M. A. Modesto, E. R. Lindgren, C. W. Morrow
Fusion Science and Technology | Volume 47 | Number 3 | April 2005 | Pages 650-655
Technical Paper | Fusion Energy - Inertial Fusion Technology | doi.org/10.13182/FST05-A760
Articles are hosted by Taylor and Francis Online.
In this work, a preliminary thermal model for the Z-Pinch Power Plant is presented. This power plant utilizes fusion energy to generate electric energy in the GW range. The Z-Pinch Technology consists of compressing high-density plasma to produce X-rays to indirectly heat to ignition a deuterium/tritium fusion capsule. This ignition releases a minimum of 3 GJ every 10 seconds. The thermal energy generated is absorbed by the primary cycle fluid, and it is later used to power a Brayton or Rankine cycle. An advanced heat exchanger is used as the interface between the two cycles. This heat exchanger plays an important role in power plant performance. Three fluids (Flibe, Pb-17Li, and Li) were used for the plant performance analysis.
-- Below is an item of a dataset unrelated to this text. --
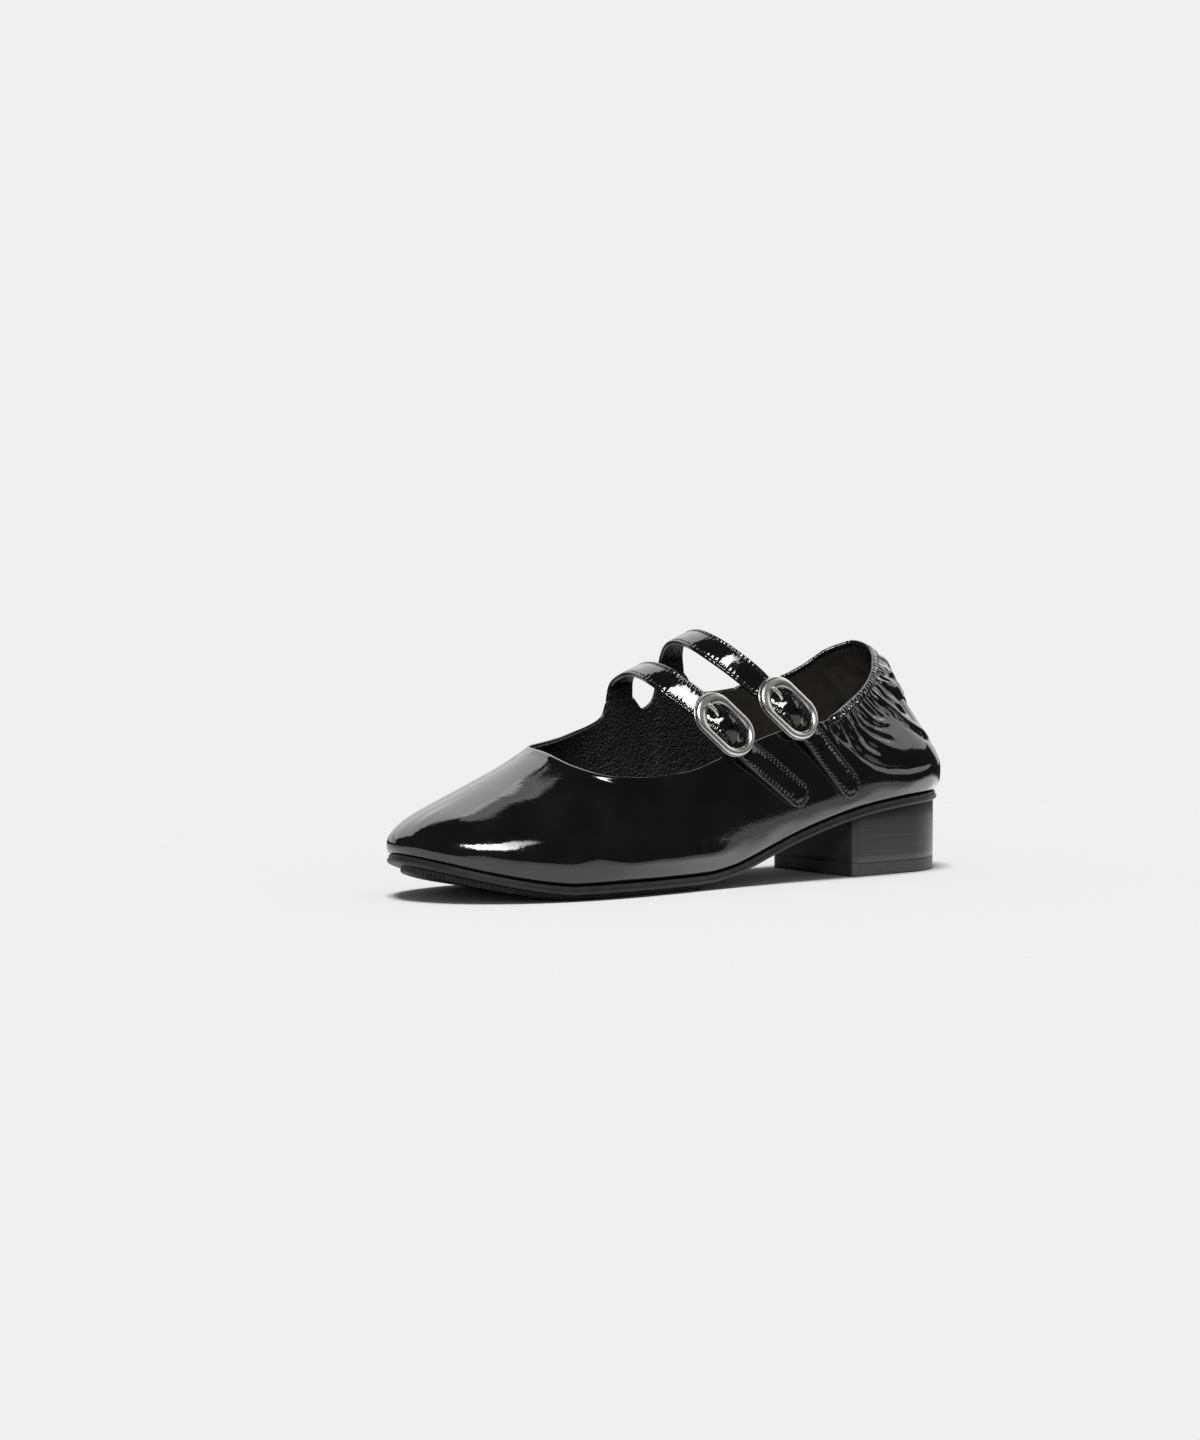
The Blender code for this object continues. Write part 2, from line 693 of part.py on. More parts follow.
def make_strap(name, spec, tree, look):
    centres, widths = with_round_end(*strap_line(spec, tree), STRAP_WIDTH)
    length = np.concatenate([[0], np.cumsum(np.linalg.norm(np.diff(centres, axis=0), axis=1))])
    wide = STRAP_WIDTH + STRAP_FLARE * np.clip(1 - length / 16.0, 0, 1) ** 2
    strap = make_band(name, centres, widths, wide, STRAP_THICK, True, look)
    along, _, faces = buckle_axes(spec)
    middle = np.array(spec["buckle"])
    hole = [middle + along * a + faces * h for a, h in PRONG_HOLE]
    cut(strap, add_rod(name + "_hole", hole, PRONG_RADIUS + 0.4, 12, look))
    return strap


def stadium(length, width, steps, head=0.0):
    """Points round a slot-like outline, head more of it cut off at its -length end."""
    radius = width / 2
    centre = length / 2 - radius
    made = []
    for k in range(steps):
        angle = 2 * math.pi * (k + 0.5) / steps
        x = radius * math.cos(angle)
        y = radius * math.sin(angle)
        x += centre if x > 0 else -(centre - head)
        made.append((x, y))
    return made


def make_buckle(name, spec, look):
    """A flat oval frame with a bar across its middle, under which the strap's elastic is looped."""
    along, across, faces_out = buckle_axes(spec)
    middle = np.array(spec["buckle"])
    steps = 28
    outer = stadium(BUCKLE_LONG, BUCKLE_WIDE, steps)
    hole = stadium(
        BUCKLE_LONG - 2 * BUCKLE_SIDE, BUCKLE_WIDE - 2 * BUCKLE_SIDE, steps, BUCKLE_HEAD - BUCKLE_SIDE
    )
    half = BUCKLE_THICK / 2
    rings = (
        # share of the way in from the outer edge, height
        (0.0, -half),
        (0.0, half * 0.3),
        (0.16, half * 0.85),
        (0.32, half),
        (0.74, half),
        (0.9, half * 0.8),
        (1.0, half * 0.3),
        (1.0, -half),
    )
    points, faces = [], []
    for share, height in rings:
        for (ox, oy), (hx, hy) in zip(outer, hole):
            x, y = ox + (hx - ox) * share, oy + (hy - oy) * share
            points.append(tuple(middle + along * x + across * y + faces_out * height))
    for r in range(len(rings)):
        low, high = r * steps, (r + 1) % len(rings) * steps
        for i in range(steps):
            j = (i + 1) % steps
            faces.append((low + i, low + j, high + j, high + i))
    frame = add_object(name, points, faces, look)
    bar_half = BUCKLE_WIDE / 2 - BUCKLE_SIDE / 2
    start = middle - across * bar_half - faces_out * BAR_DROP
    end = middle + across * bar_half - faces_out * BAR_DROP
    bar = add_rod(name + "_bar_shape", [start, end], BAR_RADIUS, 10, look)
    join(frame, bar)
    return frame


def add_rod(name, line, radius, sides, look):
    """A round rod along a line of points, with flat ends."""
    line = np.array(line, float)
    ways = np.gradient(line, axis=0)
    points, faces = [], []
    helper = np.array([0.0, 0.0, 1.0])
    for place, way in zip(line, ways):
        way = unit(way)
        first = unit(np.cross(way, helper))
        second = np.cross(way, first)
        for k in range(sides):
            angle = 2 * math.pi * k / sides
            points.append(tuple(place + (first * math.cos(angle) + second * math.sin(angle)) * radius))
    for r in range(len(line) - 1):
        for i in range(sides):
            j = (i + 1) % sides
            faces.append((r * sides + i, r * sides + j, (r + 1) * sides + j, (r + 1) * sides + i))
    faces.append(tuple(range(sides)))
    faces.append(tuple((len(line) - 1) * sides + i for i in range(sides)))
    return add_object(name, points, faces, look)


def apply_boolean(target, tool, operation):
    modifier = target.modifiers.new(operation.title(), "BOOLEAN")
    modifier.operation = operation
    modifier.object = tool
    bpy.context.view_layer.update()
    graph = bpy.context.evaluated_depsgraph_get()
    made = bpy.data.meshes.new_from_object(target.evaluated_get(graph))
    target.modifiers.remove(modifier)
    target.data = made
    bpy.data.objects.remove(tool, do_unlink=True)


def join(target, tool):
    apply_boolean(target, tool, "UNION")


def cut(target, tool):
    apply_boolean(target, tool, "DIFFERENCE")


def heel_outline(inset, steps):
    """Plan of the heel block: straight breast with soft corners, straight sides and a round back."""
    half = HEEL_WIDE / 2 - inset
    made = []
    for k in range(steps + 1):
        angle = math.pi * (0.5 + k / steps)
        made.append((HEEL_WIDE / 2 + half * math.cos(angle), half * math.sin(angle)))
    breast = HEEL_LONG - inset - HEEL_CORNER
    side = half - HEEL_CORNER
    for start, sign in ((-90, -1), (0, 1)):
        for k in range(4):
            angle = math.radians(start + 30 * k)
            made.append((breast + HEEL_CORNER * math.cos(angle), sign * side + HEEL_CORNER * math.sin(angle)))
    ahead = np.array([math.cos(math.radians(HEEL_TURN)), math.sin(math.radians(HEEL_TURN))])
    aside = np.array([-ahead[1], ahead[0]])
    return [np.array(HEEL_BACK) + ahead * s + aside * out for s, out in made]


def make_block(name, low, high, inset, look):
    """A plate or block with the heel's plan between two heights given by s."""
    outline = heel_outline(inset, 20)
    count = len(outline)
    half = count // 2
    points = [(s, out, height(s)) for height in (low, high) for s, out in outline]
    faces = [(i, (i + 1) % count, count + (i + 1) % count, count + i) for i in range(count)]
    for base in (0, count):
        # The outline runs from the lateral side round the back to the medial side and across the breast.
        first = 10
        left = [(first - k) % count for k in range(half + 1)]
        right = [(first + k) % count for k in range(half + 1)]
        for k in range(half):
            quad = []
            for index in (left[k], left[k + 1], right[k + 1], right[k]):
                if index not in quad:
                    quad.append(index)
            if len(quad) > 2:
                faces.append(tuple(base + i for i in quad))
    return add_object(name, points, faces, look)


def make_prong(name, spec, look):
    """The prong, from beside the bar up through the strap's hole, to rest on the head of the frame."""
    along, _, faces = buckle_axes(spec)
    middle = np.array(spec["buckle"])
    line = round_curve([middle + along * a + faces * h for a, h in PRONG_LINE], 3)
    return add_rod(name, line, PRONG_RADIUS, 10, look)


def make_elastic(name, spec, tree, look):
    """The short elastic from under the buckle's bar down inside the lateral quarter."""
    _, _, faces = buckle_axes(spec)
    middle = np.array(spec["buckle"])
    below = BAR_DROP + BAR_RADIUS + GAP + ELASTIC_THICK / 2
    line, facing = [middle - faces * below], [faces]
    (top_s, top_z), (end_s, end_z) = spec["elastic"]
    for share in (0.0, 0.33, 0.67, 1.0):
        s = top_s + (end_s - top_s) * share
        z = top_z + (end_z - top_z) * share
        place, square = on_quarter(tree, s, z, -4.0)
        line.append(place - square * (WALL + 0.7 + ELASTIC_THICK / 2))
        facing.append(square)
    line = round_curve(line, 3)
    facing = round_curve(facing, 3)
    wide = np.full(len(line), ELASTIC_WIDTH)
    return make_band(name, line, band_across(line, facing), wide, ELASTIC_THICK, False, look)


def main():
    clear_scene()
    edge = Edge()
    patent = material("patent_leather", (0.012, 0.012, 0.013), 0.12)
    sock = material("insole_leather", (0.018, 0.017, 0.017), 0.6)
    rubber = material("sole_rubber", (0.025, 0.025, 0.026), 0.55)
    stack = material("stacked_heel", (0.035, 0.033, 0.033), 0.5)
    nickel = material("buckle_metal", (0.62, 0.6, 0.56), 0.32, 1.0)
    ribbed = material("elastic", (0.02, 0.02, 0.02), 0.9)

    def sole_bottom(s):
        return float(sole_z(s)[0])

    def sole_top(s):
        return sole_bottom(s) + OUTSOLE_THICK

    def pad_low(s):
        return sole_bottom(s) - GAP - PAD_THICK

    def under_sole(s):
        return sole_bottom(s) - GAP

    def insole_low(s):
        return sole_top(s) + GAP

    def insole_high(s):
        return insole_low(s) + INSOLE_THICK

    make_plate("outsole", edge, 0.0, 0.0, 40, 4, sole_bottom, sole_top, (1.3, 1.7), (0.4, 0.5), rubber)
    pad_bevels = ((0.4, 0.5), (0.2, 0.2))
    make_plate("forefoot_pad", edge, PAD_INSET, PAD_BACK_S, 26, 3, pad_low, under_sole, *pad_bevels, rubber)
    make_block("heel_block", lambda s: LIFT_THICK + GAP, under_sole, 0.0, stack)
    make_block("heel_top_lift", lambda s: 0.0, lambda s: LIFT_THICK, 0.2, rubber)
    insole_bevels = ((0.2, 0.2), (0.8, 0.7))
    make_plate("insole", edge, INSOLE_INSET, 0.0, 32, 3, insole_low, insole_high, *insole_bevels, sock)
    upper = make_upper(edge, patent)
    tree = surface_tree(upper)
    for place, spec in STRAPS.items():
        make_strap("strap_" + place, spec, tree, patent)
        make_buckle("buckle_" + place, spec, nickel)
        make_prong("buckle_prong_" + place, spec, nickel)
        make_elastic("elastic_tab_" + place, spec, tree, ribbed)


main()
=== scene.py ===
"""Looks of the double-strap mary jane: patent leather, gathered heel, satin nickel buckles, stacked heel.

Shapes are worked out in the shoe's own measures, in millimetres, as the solids are:
    s    forward along the shoe from the back of the outsole's heel
    out  sideways from the shoe's long axis, positive to the outer (lateral) side
    z    up from the floor
"""

import math

import bmesh
import bpy
import numpy as np
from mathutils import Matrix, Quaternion, Vector
from mathutils.bvhtree import BVHTree


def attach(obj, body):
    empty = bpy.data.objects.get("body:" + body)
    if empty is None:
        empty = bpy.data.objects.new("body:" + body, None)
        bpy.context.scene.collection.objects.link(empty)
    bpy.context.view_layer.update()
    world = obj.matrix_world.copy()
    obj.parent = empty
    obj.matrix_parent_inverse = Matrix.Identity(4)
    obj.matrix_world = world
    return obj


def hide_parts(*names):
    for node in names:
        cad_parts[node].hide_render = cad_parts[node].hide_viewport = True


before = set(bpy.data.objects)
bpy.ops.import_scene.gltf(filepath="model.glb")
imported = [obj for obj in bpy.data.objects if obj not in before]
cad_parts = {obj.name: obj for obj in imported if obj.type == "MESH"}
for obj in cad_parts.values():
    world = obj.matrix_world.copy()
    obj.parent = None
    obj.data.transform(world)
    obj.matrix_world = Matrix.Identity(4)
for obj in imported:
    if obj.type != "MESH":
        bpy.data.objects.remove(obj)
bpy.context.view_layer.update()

MM = 0.001
GAP = 0.3  # between pieces that lie against each other
ORIGIN_S, ORIGIN_OUT = 121.7, 0.9  # the scene's origin in the shoe's own measures

# Sole and heel.
OUTSOLE_THICK = 4.0
EDGE_THICK = 3.2  # the outsole's thickness at its edge
PAD_THICK = 2.0
PAD_INSET = 5.0  # the forefoot pad's edge from the outsole's edge
PAD_BACK_S = 126.0
GROOVE_PITCH = 1.8  # of the fine grooves in the pad's edge
GROOVE_DEPTH = 0.35
LIFT_THICK = 5.0
HEEL_LONG = 55.0
HEEL_WIDE = 48.5
HEEL_CORNER = 3.0
HEEL_BACK = (2.4, -1.8)  # s and out of the heel block's back
HEEL_TURN = math.radians(5.0)
HEEL_AHEAD = np.array([math.cos(HEEL_TURN), math.sin(HEEL_TURN)])
BREAST_SHADE_DEPTH = 0.8  # how far the heel's front face, with its painted shade, reaches round its corners
LAYER = 3.1  # thickness of the leather layers in the heel stack

# Upper.
WALL = 1.8  # leather with its lining
LEATHER = 0.9
TUCK = 4.0  # how far the leather is drawn in under its own edge
ROLL = 1.9  # height of the turn by which it is drawn in
SEAT = 0.15  # between the outsole and the drawn-in leather
EDGE_ROUND = 0.42  # radius of the folded topline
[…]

The thermodynamic properties of the selected fluids determine the maximum operating temperature of the power cycles. Model results show that high temperatures (over 1000 °C) are developed in the primary cycle as needed to efficiently run the secondary cycle. The results of the performance parametric study demonstrated that the Brayton cycle exhibits better performance characteristics than the Rankine cycle for this type of application.